** Aim **
Provide the data again in its entirety, exactly as given.

** Provided material **

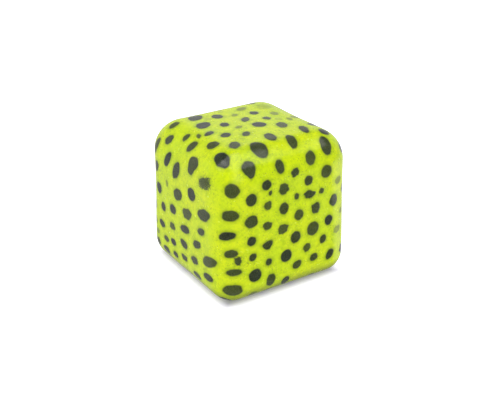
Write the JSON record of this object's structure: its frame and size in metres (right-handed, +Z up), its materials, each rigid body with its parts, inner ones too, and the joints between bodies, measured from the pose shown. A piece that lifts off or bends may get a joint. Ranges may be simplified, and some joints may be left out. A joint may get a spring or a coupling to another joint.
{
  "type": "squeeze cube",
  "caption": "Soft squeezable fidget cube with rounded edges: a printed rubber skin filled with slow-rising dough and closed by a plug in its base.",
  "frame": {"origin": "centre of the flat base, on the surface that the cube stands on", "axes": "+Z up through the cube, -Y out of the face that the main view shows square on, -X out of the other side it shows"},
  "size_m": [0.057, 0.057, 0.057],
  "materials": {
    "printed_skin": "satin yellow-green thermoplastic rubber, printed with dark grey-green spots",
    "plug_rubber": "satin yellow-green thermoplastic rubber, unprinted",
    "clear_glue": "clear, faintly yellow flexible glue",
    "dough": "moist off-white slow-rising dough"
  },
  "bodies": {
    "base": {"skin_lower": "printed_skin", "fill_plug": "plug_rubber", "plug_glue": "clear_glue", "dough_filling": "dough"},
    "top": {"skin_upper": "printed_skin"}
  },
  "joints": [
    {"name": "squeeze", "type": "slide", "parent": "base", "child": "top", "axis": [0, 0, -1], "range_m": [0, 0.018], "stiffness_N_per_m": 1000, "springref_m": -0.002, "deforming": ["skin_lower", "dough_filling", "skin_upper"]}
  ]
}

** Task response **
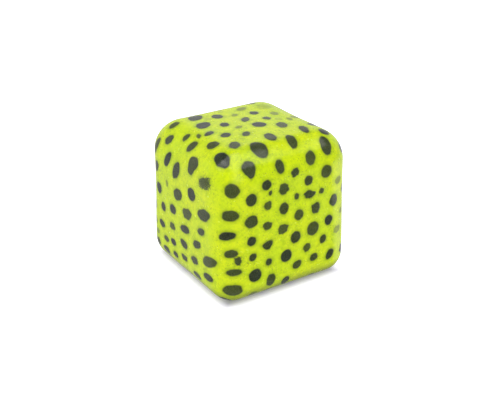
Write the JSON record of this object's structure: its frame and size in metres (right-handed, +Z up), its materials, each rigid body with its parts, inner ones too, and the joints between bodies, measured from the pose shown. A piece that lifts off or bends may get a joint. Ranges may be simplified, and some joints may be left out. A joint may get a spring or a coupling to another joint.
{
  "type": "squeeze cube",
  "caption": "Soft squeezable fidget cube with rounded edges: a printed rubber skin filled with slow-rising dough and closed by a plug in its base.",
  "frame": {"origin": "centre of the flat base, on the surface that the cube stands on", "axes": "+Z up through the cube, -Y out of the face that the main view shows square on, -X out of the other side it shows"},
  "size_m": [0.057, 0.057, 0.057],
  "materials": {
    "printed_skin": "satin yellow-green thermoplastic rubber, printed with dark grey-green spots",
    "plug_rubber": "satin yellow-green thermoplastic rubber, unprinted",
    "clear_glue": "clear, faintly yellow flexible glue",
    "dough": "moist off-white slow-rising dough"
  },
  "bodies": {
    "base": {"skin_lower": "printed_skin", "fill_plug": "plug_rubber", "plug_glue": "clear_glue", "dough_filling": "dough"},
    "top": {"skin_upper": "printed_skin"}
  },
  "joints": [
    {"name": "squeeze", "type": "slide", "parent": "base", "child": "top", "axis": [0, 0, -1], "range_m": [0, 0.018], "stiffness_N_per_m": 1000, "springref_m": -0.002, "deforming": ["skin_lower", "dough_filling", "skin_upper"]}
  ]
}